## Your instructions
Output the full listing word for word.

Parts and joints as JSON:
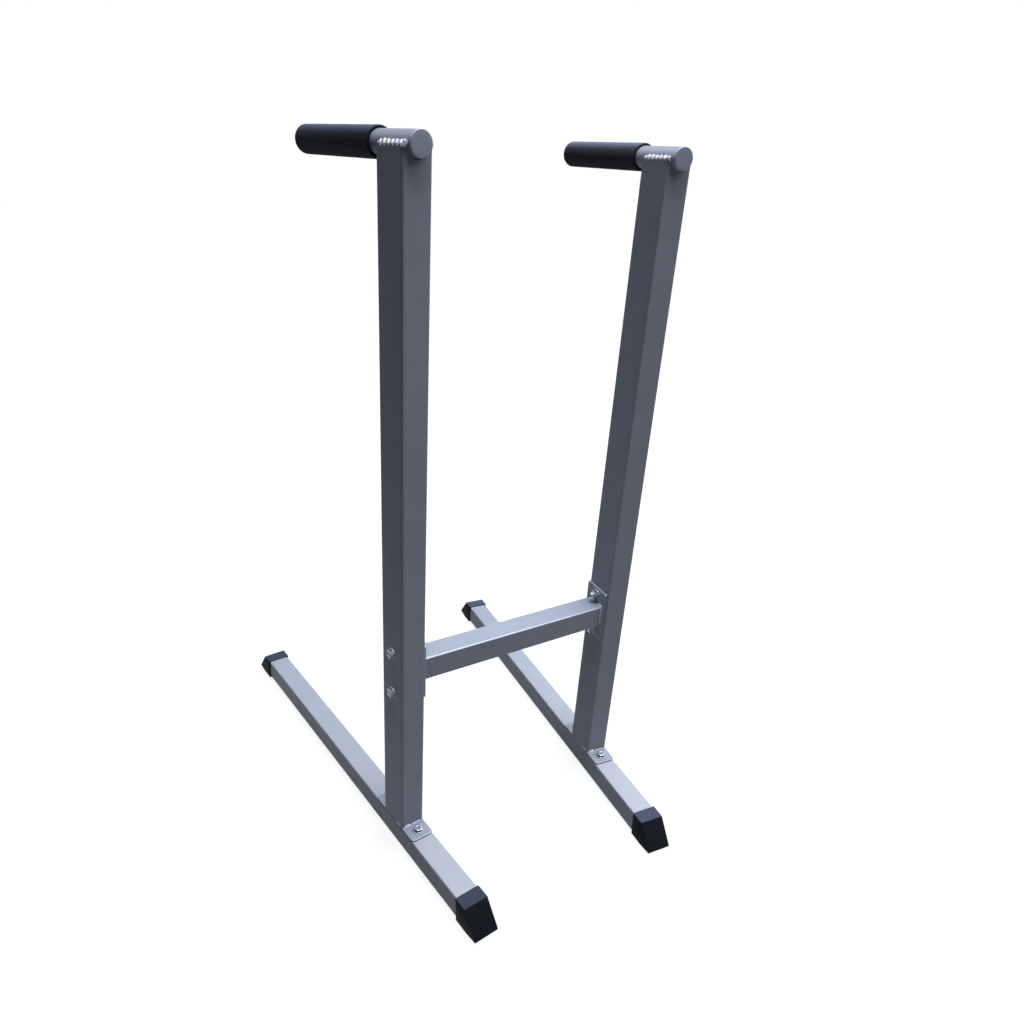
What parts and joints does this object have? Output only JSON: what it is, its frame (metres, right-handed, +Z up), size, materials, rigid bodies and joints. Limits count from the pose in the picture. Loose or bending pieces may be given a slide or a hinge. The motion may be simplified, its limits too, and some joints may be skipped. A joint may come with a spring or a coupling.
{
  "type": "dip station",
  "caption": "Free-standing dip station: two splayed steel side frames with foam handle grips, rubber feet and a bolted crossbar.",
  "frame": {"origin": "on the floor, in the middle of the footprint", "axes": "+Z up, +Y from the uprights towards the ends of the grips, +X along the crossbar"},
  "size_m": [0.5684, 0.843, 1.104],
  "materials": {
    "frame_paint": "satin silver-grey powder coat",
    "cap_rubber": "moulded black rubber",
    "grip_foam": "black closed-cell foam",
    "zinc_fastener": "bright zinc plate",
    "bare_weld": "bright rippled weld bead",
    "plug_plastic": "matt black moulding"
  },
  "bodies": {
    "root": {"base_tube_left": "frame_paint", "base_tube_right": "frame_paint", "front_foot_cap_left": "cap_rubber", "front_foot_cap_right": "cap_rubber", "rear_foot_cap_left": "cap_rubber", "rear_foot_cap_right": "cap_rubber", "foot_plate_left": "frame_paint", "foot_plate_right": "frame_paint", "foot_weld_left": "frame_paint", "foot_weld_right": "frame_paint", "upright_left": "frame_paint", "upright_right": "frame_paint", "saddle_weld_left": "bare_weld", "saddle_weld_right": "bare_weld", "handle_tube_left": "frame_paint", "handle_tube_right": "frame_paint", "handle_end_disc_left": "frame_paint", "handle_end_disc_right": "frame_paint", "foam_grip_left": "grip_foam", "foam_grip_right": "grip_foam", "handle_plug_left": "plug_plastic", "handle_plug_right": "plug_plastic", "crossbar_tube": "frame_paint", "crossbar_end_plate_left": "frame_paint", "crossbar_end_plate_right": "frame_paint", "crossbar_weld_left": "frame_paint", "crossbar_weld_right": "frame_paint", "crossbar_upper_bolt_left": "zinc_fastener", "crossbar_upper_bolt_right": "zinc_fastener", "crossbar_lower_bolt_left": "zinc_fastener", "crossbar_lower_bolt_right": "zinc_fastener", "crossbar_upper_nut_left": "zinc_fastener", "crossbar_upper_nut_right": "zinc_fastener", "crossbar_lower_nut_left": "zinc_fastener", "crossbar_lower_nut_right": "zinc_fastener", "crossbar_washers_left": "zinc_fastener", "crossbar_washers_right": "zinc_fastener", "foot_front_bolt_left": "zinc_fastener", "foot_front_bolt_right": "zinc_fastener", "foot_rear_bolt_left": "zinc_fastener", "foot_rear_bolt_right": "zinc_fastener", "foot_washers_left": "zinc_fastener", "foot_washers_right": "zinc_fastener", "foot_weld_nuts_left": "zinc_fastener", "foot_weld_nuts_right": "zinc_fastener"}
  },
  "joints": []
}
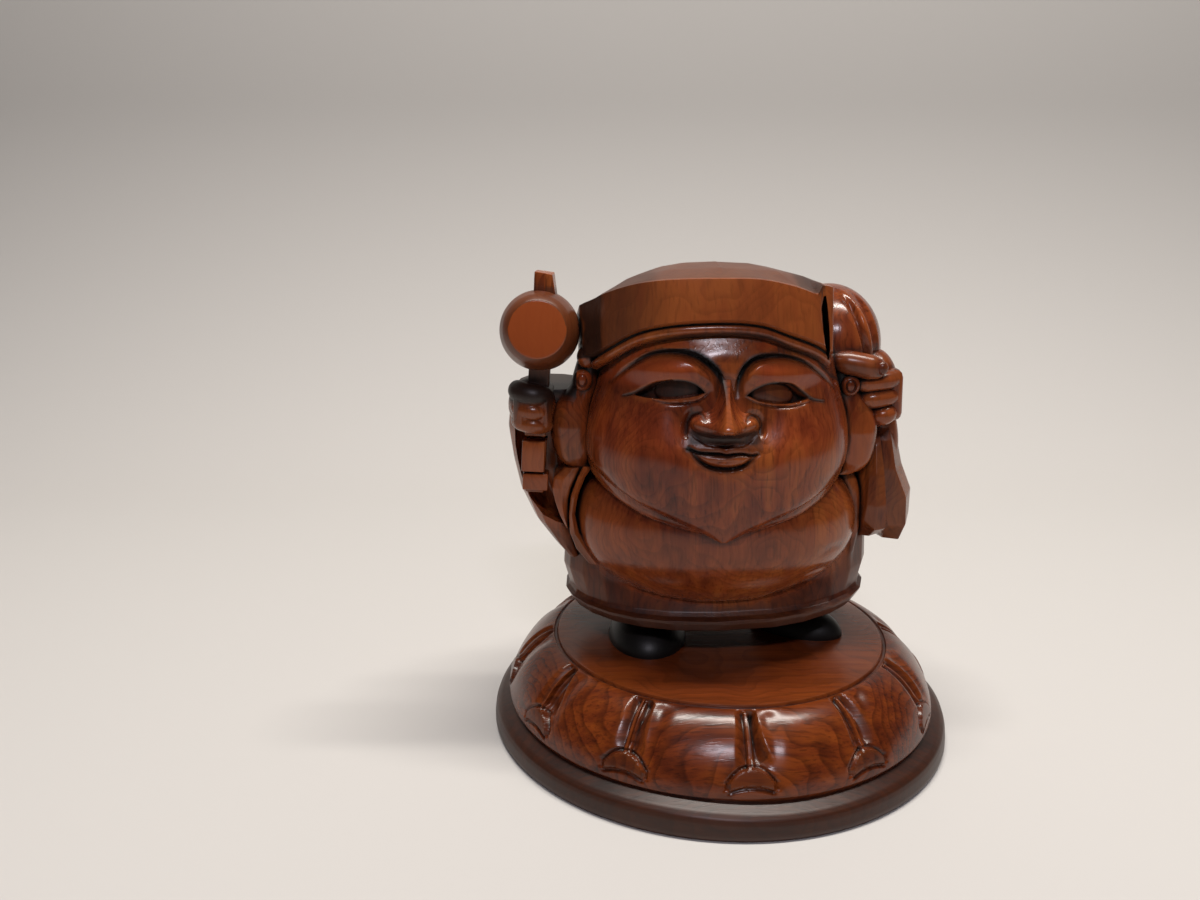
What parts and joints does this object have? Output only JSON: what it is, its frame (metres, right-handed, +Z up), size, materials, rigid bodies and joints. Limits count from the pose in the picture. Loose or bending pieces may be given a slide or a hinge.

## Written solution
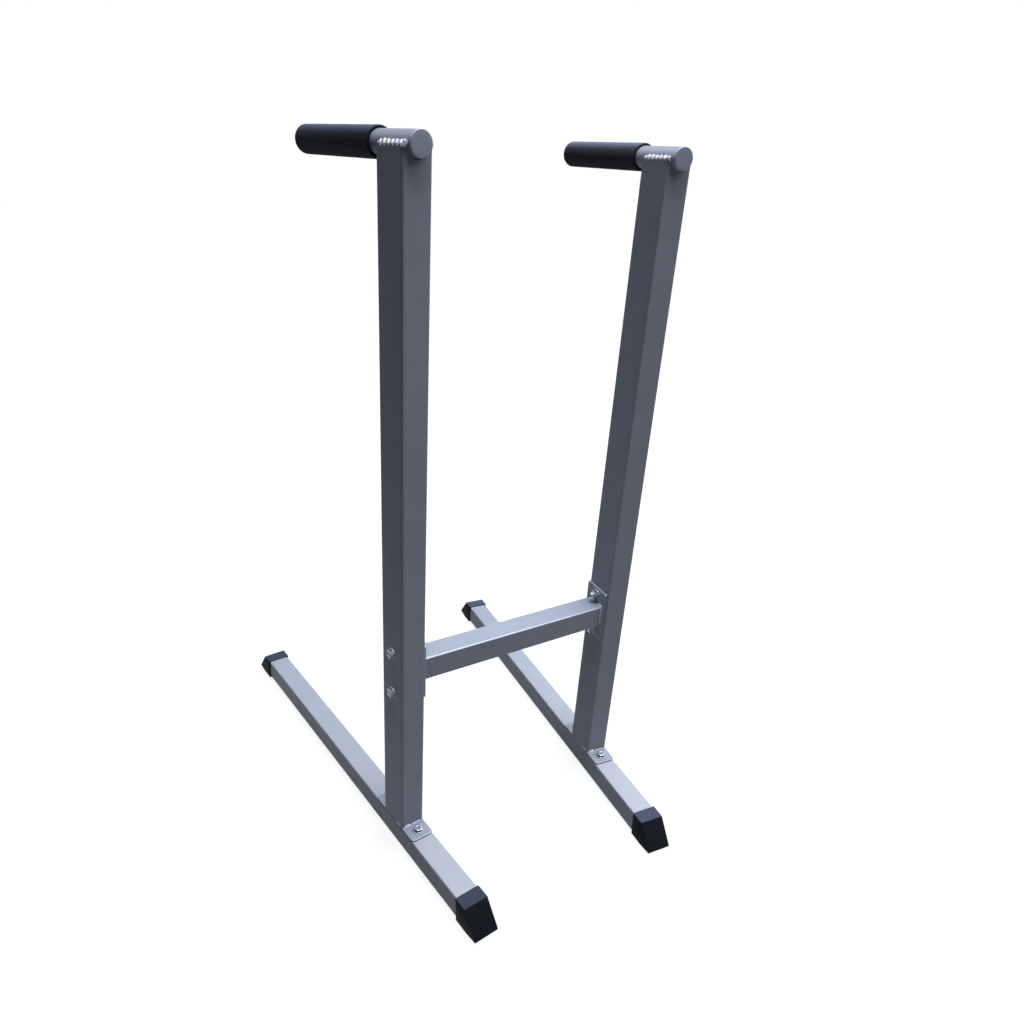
What parts and joints does this object have? Output only JSON: what it is, its frame (metres, right-handed, +Z up), size, materials, rigid bodies and joints. Limits count from the pose in the picture. Loose or bending pieces may be given a slide or a hinge. The motion may be simplified, its limits too, and some joints may be skipped. A joint may come with a spring or a coupling.
{
  "type": "dip station",
  "caption": "Free-standing dip station: two splayed steel side frames with foam handle grips, rubber feet and a bolted crossbar.",
  "frame": {"origin": "on the floor, in the middle of the footprint", "axes": "+Z up, +Y from the uprights towards the ends of the grips, +X along the crossbar"},
  "size_m": [0.5684, 0.843, 1.104],
  "materials": {
    "frame_paint": "satin silver-grey powder coat",
    "cap_rubber": "moulded black rubber",
    "grip_foam": "black closed-cell foam",
    "zinc_fastener": "bright zinc plate",
    "bare_weld": "bright rippled weld bead",
    "plug_plastic": "matt black moulding"
  },
  "bodies": {
    "root": {"base_tube_left": "frame_paint", "base_tube_right": "frame_paint", "front_foot_cap_left": "cap_rubber", "front_foot_cap_right": "cap_rubber", "rear_foot_cap_left": "cap_rubber", "rear_foot_cap_right": "cap_rubber", "foot_plate_left": "frame_paint", "foot_plate_right": "frame_paint", "foot_weld_left": "frame_paint", "foot_weld_right": "frame_paint", "upright_left": "frame_paint", "upright_right": "frame_paint", "saddle_weld_left": "bare_weld", "saddle_weld_right": "bare_weld", "handle_tube_left": "frame_paint", "handle_tube_right": "frame_paint", "handle_end_disc_left": "frame_paint", "handle_end_disc_right": "frame_paint", "foam_grip_left": "grip_foam", "foam_grip_right": "grip_foam", "handle_plug_left": "plug_plastic", "handle_plug_right": "plug_plastic", "crossbar_tube": "frame_paint", "crossbar_end_plate_left": "frame_paint", "crossbar_end_plate_right": "frame_paint", "crossbar_weld_left": "frame_paint", "crossbar_weld_right": "frame_paint", "crossbar_upper_bolt_left": "zinc_fastener", "crossbar_upper_bolt_right": "zinc_fastener", "crossbar_lower_bolt_left": "zinc_fastener", "crossbar_lower_bolt_right": "zinc_fastener", "crossbar_upper_nut_left": "zinc_fastener", "crossbar_upper_nut_right": "zinc_fastener", "crossbar_lower_nut_left": "zinc_fastener", "crossbar_lower_nut_right": "zinc_fastener", "crossbar_washers_left": "zinc_fastener", "crossbar_washers_right": "zinc_fastener", "foot_front_bolt_left": "zinc_fastener", "foot_front_bolt_right": "zinc_fastener", "foot_rear_bolt_left": "zinc_fastener", "foot_rear_bolt_right": "zinc_fastener", "foot_washers_left": "zinc_fastener", "foot_washers_right": "zinc_fastener", "foot_weld_nuts_left": "zinc_fastener", "foot_weld_nuts_right": "zinc_fastener"}
  },
  "joints": []
}
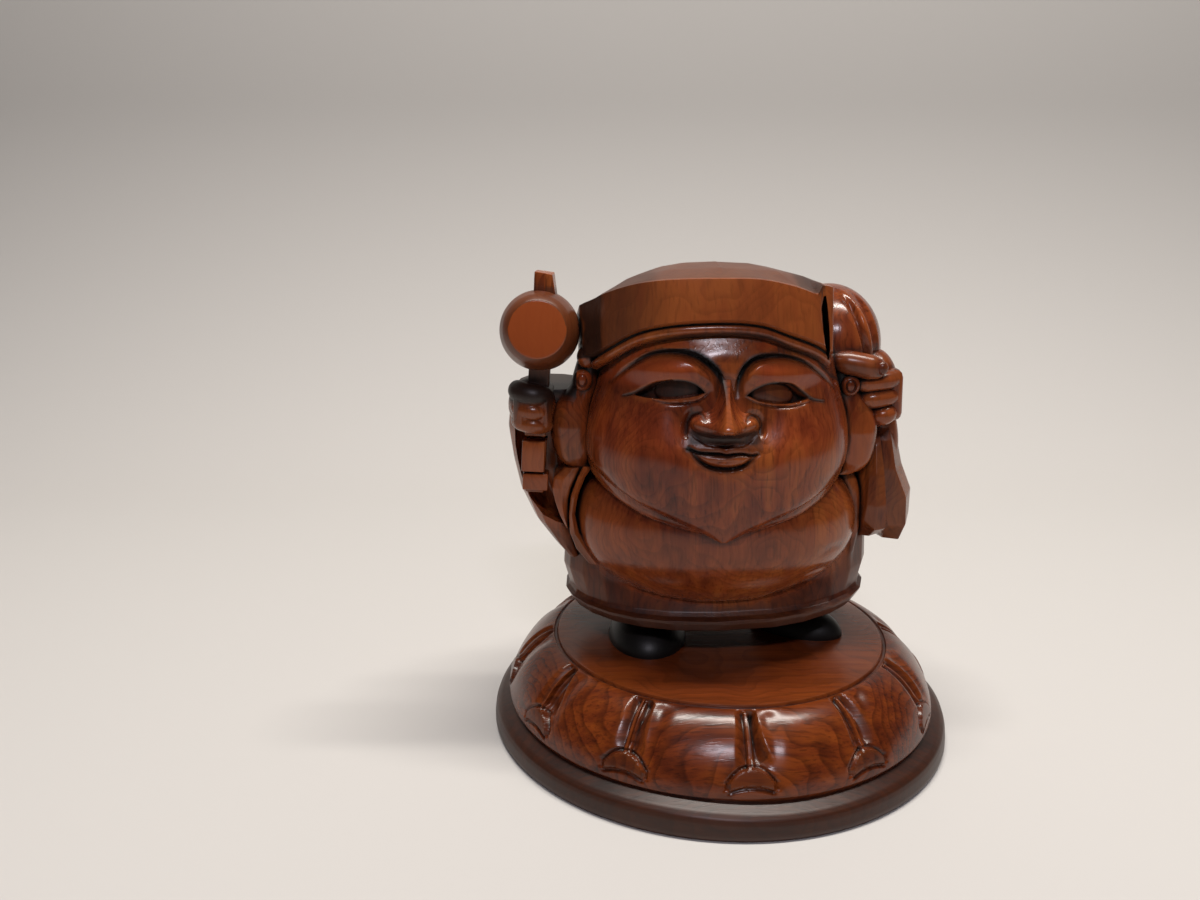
What parts and joints does this object have? Output only JSON: what it is, its frame (metres, right-handed, +Z up), size, materials, rigid bodies and joints. Limits count from the pose in the picture. Loose or bending pieces may be given a slide or a hinge.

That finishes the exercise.